As if that wasn’t enough, splayed aesthetically across the pages were sufficient political intrigue, coupled with personal betrayal, espionage, ulterior motives, malfeasance, manipulation, and in the thick of other factors, backstabbing aplenty. Does that remind you of George R.R. Martin’s A Song of Ice and Fire ? If so, I’d agree that the Game of Thrones books were highly influential to him. However, I think Lehmann’s take was much more subtle, his foreshadowing clear only upon deep reflection. It’s just not glaringly obvious. The author obviously put a lot of time and thought (probably years and years,) into the history and how the wars would impact Danastaer; the structure of the magic system, which was awesome and, also unlike a lot of fantasy, in abundance. The character’s actions were also incredibly strategic, instead of being happenstance or products of mere convenience.
His prose was clear and succinct, and made all the more impressive since that English wasn’t his native tongue. The ease of it felt very natural and seamless. It was pure joy to behold his unique vison, and to watch it unfold with the utmost brevity.
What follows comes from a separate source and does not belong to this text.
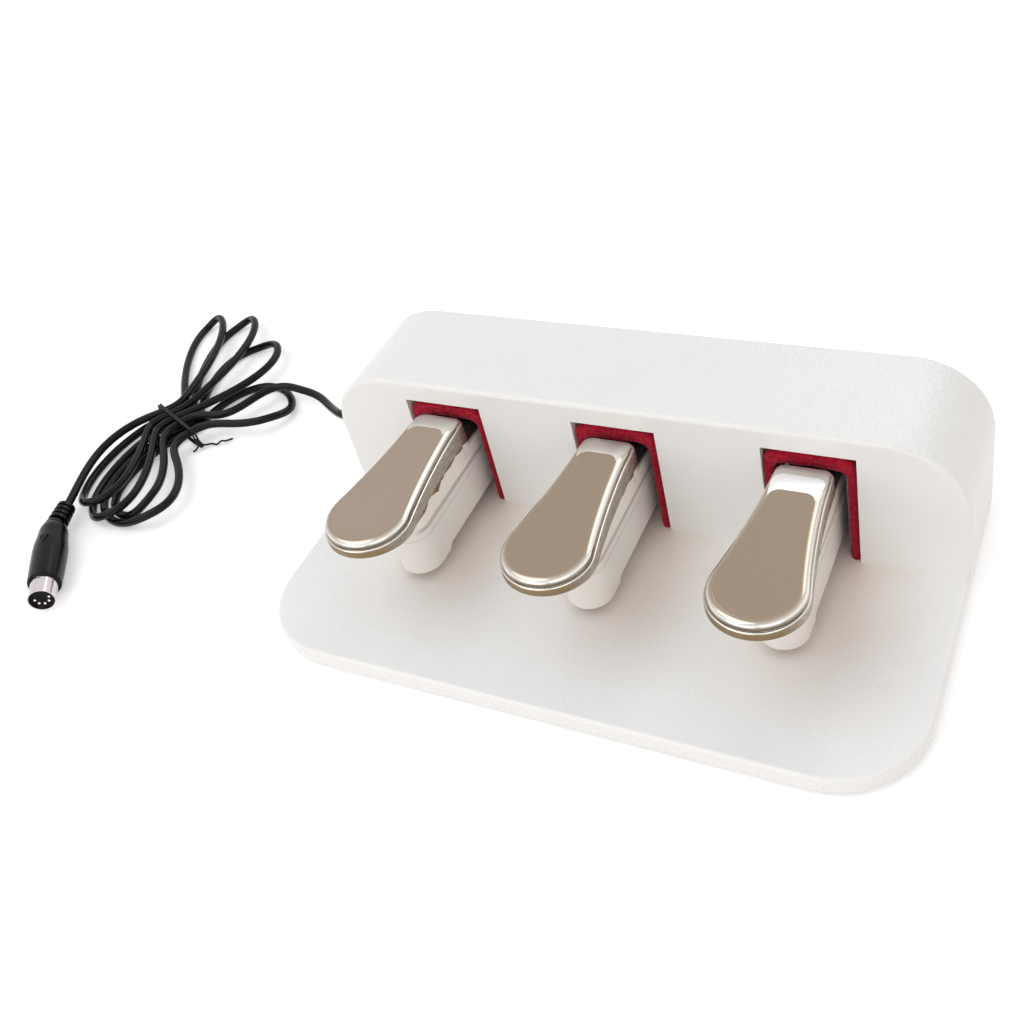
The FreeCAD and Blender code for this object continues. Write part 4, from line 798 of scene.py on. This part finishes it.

I mentioned it being a slow burn, and I’d feel almost remiss not to emphasize it. In the interest of transparency, things didn’t really intensify until about the halfway point. Once they did, there was also a sense of urgency to the pace. That did not let up until the penultimate chapter, centering around Drangar. Having said that, the chapters were never filler. Everything served a purpose. Reading Shattered Dreams was a lot of fun. It was never dull or boring. I was consistently fascinated by these characters (wondering what they’d do next and why,) and their world. The final chapter ventured back to Lloreanthoran and the details of his personal journey. Going forward, it promises to home in on the enigmatic Sons of Traksor. I’m very excited for that. But If there was one relatively disappointing chapter, it would be this one. Not because it’s bad, but because I expected something more engaging or shocking to wrap up this tome. Actually, the chapter featured some of my favorite passages and insights. You learn a lot about him in unexpected ways. It served as a great start to the next leg of his journey. Perhaps it would’ve worked better if placed a chapter of two earlier. If it had then culminated in an epic return to the war, I probably would’ve given it five stars. I just wanted—expected—it to end on a high note, not necessarily with a cliffhanger, but some method of raising the already high stakes in a wholly earned way. You know? Either way, I loved it overall, and hereby award it four solid stars.
*Eagerly awaiting book II, Shattered Hopes.
Thank you, Ulff, for being so awesome and understanding.